*** Entries provided
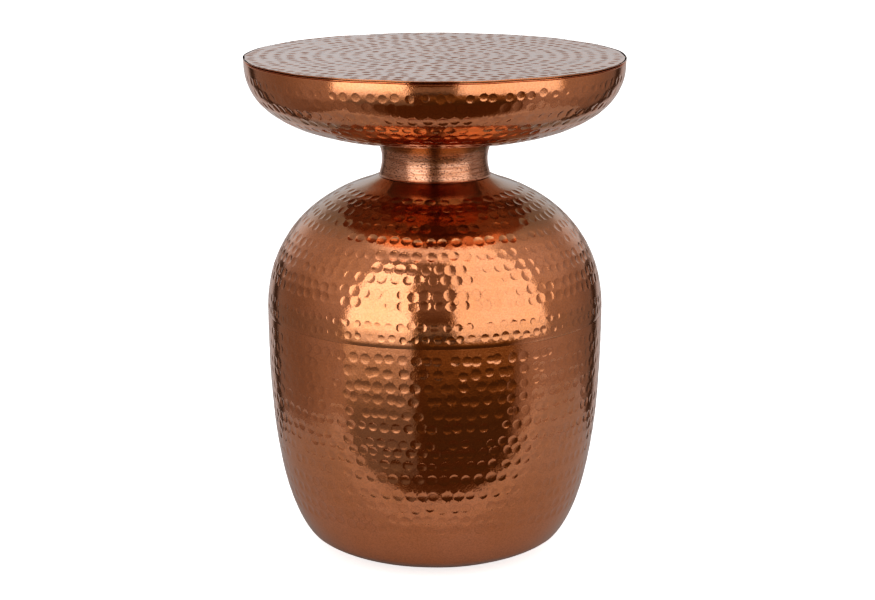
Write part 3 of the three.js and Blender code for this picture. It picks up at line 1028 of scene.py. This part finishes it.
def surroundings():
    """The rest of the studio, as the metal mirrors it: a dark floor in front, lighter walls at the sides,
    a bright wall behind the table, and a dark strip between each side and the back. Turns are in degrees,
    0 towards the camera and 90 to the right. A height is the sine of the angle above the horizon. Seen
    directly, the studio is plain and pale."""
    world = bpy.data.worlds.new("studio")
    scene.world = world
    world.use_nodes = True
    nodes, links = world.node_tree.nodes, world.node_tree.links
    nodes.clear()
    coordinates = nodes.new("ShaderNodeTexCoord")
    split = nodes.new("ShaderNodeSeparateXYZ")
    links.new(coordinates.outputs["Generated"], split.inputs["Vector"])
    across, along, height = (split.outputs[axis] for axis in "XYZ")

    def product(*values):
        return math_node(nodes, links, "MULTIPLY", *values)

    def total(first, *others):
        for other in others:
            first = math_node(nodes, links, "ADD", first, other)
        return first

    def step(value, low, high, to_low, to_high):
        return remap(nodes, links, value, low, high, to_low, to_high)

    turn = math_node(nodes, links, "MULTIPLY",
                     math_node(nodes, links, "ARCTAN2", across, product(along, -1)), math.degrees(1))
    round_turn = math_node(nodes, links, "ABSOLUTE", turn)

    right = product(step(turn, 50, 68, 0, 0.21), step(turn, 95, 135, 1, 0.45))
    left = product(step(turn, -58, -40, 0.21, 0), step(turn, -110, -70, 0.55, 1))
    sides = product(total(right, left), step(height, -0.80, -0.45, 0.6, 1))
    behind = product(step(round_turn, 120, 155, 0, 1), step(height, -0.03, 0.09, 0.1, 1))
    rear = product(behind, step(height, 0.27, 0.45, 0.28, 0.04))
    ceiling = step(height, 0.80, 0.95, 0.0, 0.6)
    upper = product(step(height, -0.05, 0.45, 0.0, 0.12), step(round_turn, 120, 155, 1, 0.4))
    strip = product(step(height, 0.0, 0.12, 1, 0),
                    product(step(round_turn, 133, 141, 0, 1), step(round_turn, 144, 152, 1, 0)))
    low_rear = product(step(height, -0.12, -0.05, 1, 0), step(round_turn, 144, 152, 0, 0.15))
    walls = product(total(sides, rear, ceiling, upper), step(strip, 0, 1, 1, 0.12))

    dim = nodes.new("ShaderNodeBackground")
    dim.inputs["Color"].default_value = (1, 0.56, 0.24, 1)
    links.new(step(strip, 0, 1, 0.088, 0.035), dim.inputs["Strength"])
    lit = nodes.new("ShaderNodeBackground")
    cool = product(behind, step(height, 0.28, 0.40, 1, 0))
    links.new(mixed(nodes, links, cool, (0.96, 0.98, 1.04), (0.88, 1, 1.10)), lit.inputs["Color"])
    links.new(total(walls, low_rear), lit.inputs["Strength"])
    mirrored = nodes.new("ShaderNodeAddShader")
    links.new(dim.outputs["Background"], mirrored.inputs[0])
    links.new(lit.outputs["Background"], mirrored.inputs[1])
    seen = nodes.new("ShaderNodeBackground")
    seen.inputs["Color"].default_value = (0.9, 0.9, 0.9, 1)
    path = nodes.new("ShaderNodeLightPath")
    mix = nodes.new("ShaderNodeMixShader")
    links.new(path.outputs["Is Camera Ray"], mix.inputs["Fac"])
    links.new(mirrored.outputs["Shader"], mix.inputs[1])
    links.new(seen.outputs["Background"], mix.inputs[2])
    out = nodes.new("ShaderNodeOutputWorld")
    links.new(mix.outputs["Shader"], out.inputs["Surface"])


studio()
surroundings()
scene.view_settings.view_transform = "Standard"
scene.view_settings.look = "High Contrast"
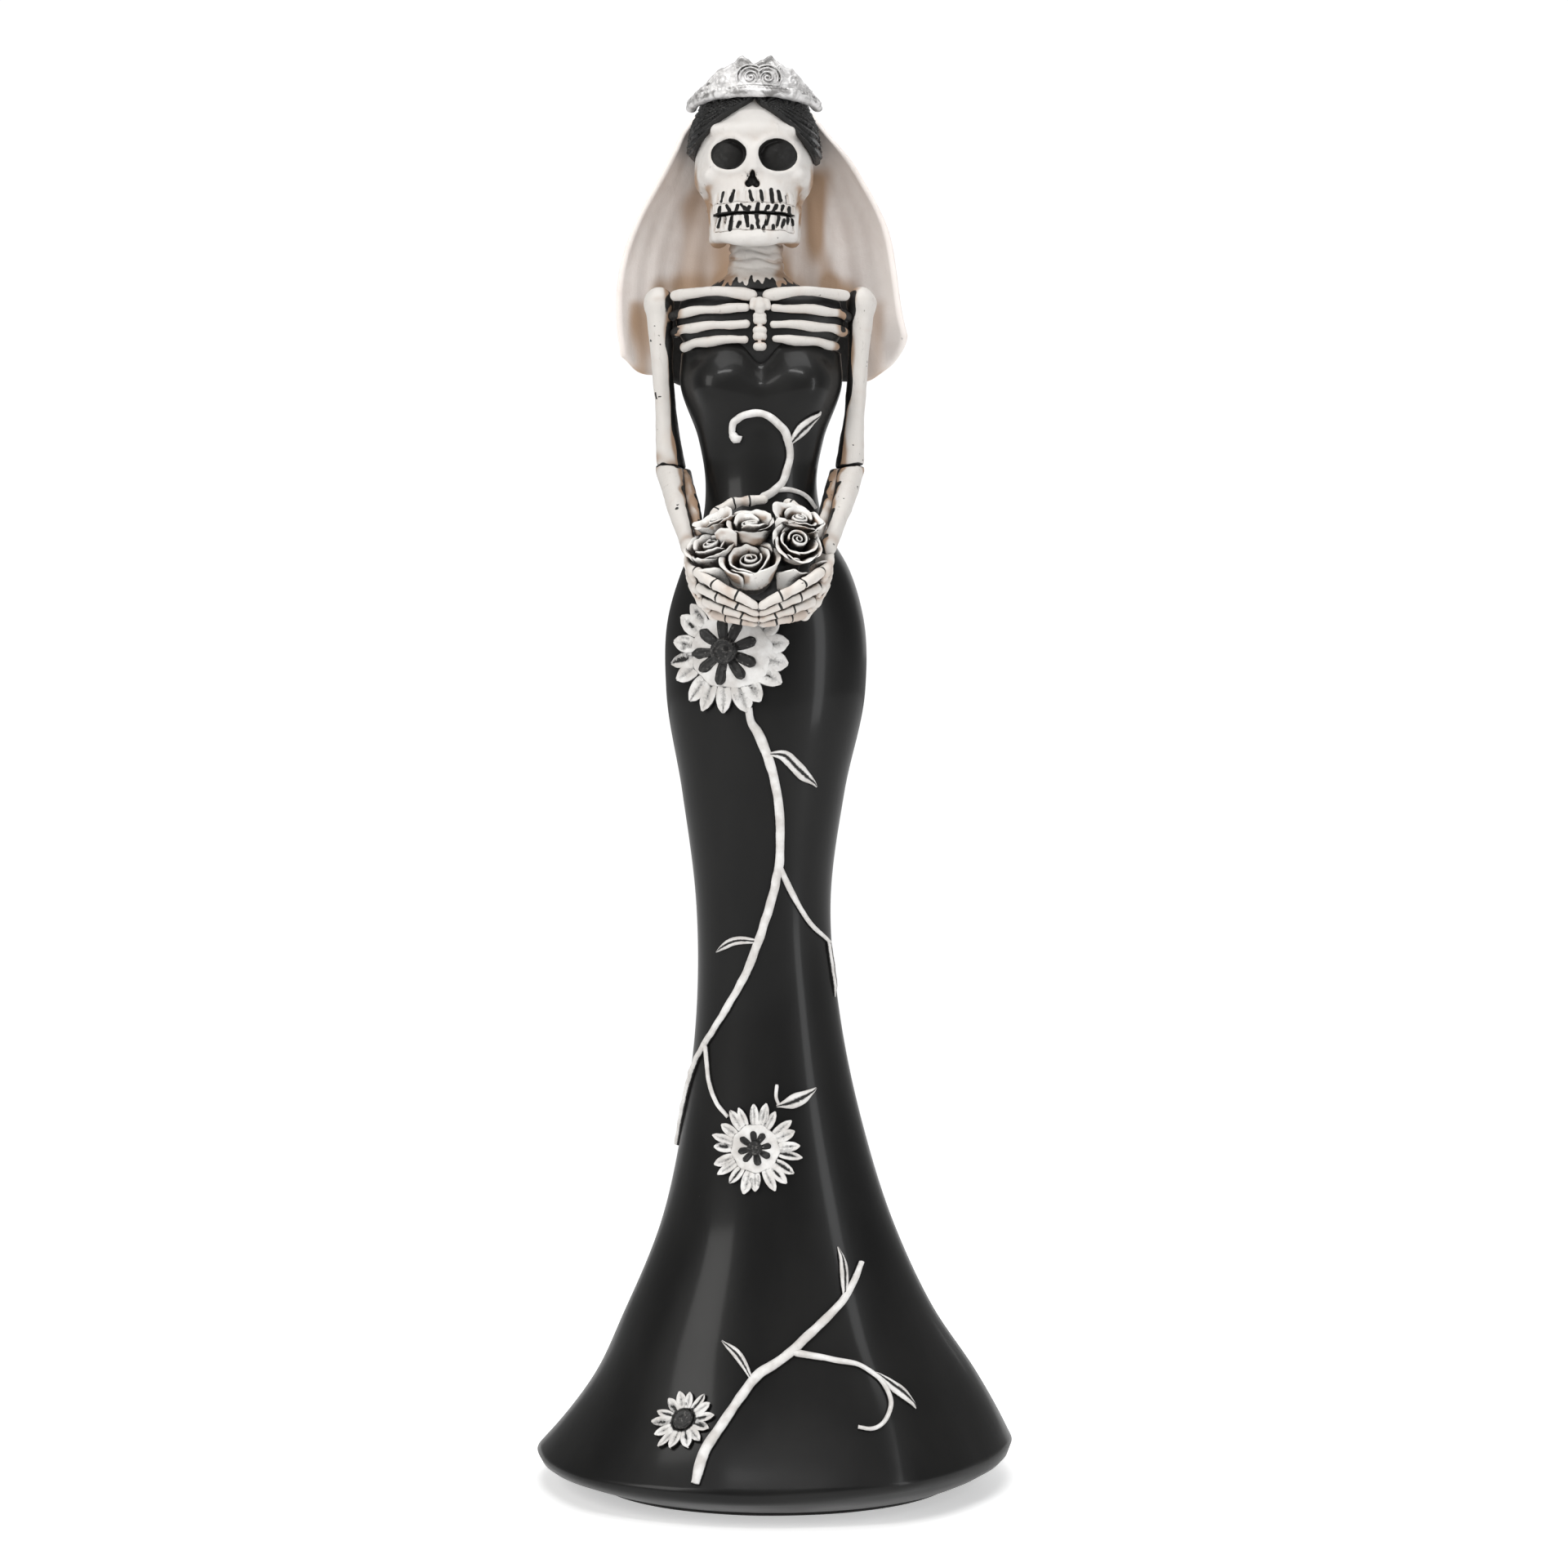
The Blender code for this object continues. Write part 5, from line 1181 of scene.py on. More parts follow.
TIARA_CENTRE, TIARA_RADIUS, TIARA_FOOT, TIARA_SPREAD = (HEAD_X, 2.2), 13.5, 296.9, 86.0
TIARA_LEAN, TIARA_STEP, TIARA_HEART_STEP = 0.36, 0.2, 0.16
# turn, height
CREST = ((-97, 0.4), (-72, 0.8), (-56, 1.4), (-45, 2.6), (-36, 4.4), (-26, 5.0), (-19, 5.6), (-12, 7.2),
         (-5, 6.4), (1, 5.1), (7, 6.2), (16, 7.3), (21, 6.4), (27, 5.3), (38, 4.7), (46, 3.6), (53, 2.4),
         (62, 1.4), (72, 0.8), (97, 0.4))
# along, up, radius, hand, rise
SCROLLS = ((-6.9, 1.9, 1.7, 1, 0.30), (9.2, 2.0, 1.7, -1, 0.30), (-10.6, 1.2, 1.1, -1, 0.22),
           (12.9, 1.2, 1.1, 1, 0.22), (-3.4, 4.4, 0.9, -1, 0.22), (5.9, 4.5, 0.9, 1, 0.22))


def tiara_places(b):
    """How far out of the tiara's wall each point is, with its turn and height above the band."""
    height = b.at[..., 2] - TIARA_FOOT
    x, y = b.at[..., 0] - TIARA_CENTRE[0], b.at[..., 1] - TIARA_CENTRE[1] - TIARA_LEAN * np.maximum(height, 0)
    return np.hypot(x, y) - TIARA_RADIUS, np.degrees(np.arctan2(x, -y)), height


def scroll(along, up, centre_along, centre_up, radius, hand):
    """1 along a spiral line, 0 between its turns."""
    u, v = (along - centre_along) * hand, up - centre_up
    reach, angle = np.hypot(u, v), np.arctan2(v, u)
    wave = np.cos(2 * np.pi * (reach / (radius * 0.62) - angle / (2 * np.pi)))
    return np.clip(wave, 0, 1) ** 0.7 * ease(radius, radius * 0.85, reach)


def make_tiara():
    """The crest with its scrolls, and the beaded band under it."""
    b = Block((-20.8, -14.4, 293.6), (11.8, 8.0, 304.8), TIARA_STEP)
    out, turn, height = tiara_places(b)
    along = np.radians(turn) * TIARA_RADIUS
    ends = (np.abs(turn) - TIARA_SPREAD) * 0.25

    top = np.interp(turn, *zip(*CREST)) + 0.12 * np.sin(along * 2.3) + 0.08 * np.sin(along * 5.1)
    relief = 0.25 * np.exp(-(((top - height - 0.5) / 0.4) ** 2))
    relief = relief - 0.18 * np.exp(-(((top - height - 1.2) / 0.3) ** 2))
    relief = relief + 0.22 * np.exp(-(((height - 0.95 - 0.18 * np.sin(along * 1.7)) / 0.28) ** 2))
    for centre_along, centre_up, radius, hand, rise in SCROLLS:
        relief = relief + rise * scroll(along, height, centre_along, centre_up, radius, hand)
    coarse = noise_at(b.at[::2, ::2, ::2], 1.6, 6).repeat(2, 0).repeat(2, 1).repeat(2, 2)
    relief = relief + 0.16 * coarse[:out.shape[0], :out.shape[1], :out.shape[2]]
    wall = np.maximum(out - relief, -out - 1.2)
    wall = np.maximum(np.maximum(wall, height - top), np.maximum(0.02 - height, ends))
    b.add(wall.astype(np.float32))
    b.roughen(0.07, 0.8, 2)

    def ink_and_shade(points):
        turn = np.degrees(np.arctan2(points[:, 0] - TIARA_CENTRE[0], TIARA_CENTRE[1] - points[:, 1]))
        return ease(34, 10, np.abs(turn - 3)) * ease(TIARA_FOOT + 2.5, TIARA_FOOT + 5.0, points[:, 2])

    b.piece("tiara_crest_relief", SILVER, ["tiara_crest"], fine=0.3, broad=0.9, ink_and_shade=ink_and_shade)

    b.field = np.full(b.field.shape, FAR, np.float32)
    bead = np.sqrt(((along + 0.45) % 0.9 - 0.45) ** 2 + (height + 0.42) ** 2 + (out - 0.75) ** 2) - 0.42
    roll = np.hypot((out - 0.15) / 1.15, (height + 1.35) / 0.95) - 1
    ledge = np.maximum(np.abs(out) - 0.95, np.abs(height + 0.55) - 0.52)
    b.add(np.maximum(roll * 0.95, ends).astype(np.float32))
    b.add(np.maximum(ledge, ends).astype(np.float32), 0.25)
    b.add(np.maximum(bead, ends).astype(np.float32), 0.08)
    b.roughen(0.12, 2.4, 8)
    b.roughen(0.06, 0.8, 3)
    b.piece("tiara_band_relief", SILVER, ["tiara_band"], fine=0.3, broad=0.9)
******
**To be done**: Only the lines from the beginning of the material to the line containing "return first" should be echoed, verbatim and in full.

**Task solution**:
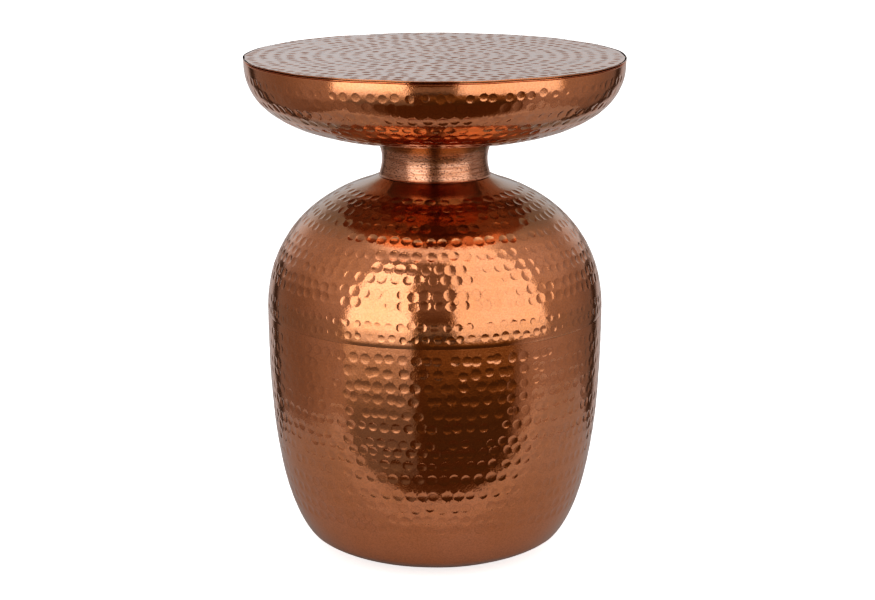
Write part 3 of the three.js and Blender code for this picture. It picks up at line 1028 of scene.py. This part finishes it.
def surroundings():
    """The rest of the studio, as the metal mirrors it: a dark floor in front, lighter walls at the sides,
    a bright wall behind the table, and a dark strip between each side and the back. Turns are in degrees,
    0 towards the camera and 90 to the right. A height is the sine of the angle above the horizon. Seen
    directly, the studio is plain and pale."""
    world = bpy.data.worlds.new("studio")
    scene.world = world
    world.use_nodes = True
    nodes, links = world.node_tree.nodes, world.node_tree.links
    nodes.clear()
    coordinates = nodes.new("ShaderNodeTexCoord")
    split = nodes.new("ShaderNodeSeparateXYZ")
    links.new(coordinates.outputs["Generated"], split.inputs["Vector"])
    across, along, height = (split.outputs[axis] for axis in "XYZ")

    def product(*values):
        return math_node(nodes, links, "MULTIPLY", *values)

    def total(first, *others):
        for other in others:
            first = math_node(nodes, links, "ADD", first, other)
        return first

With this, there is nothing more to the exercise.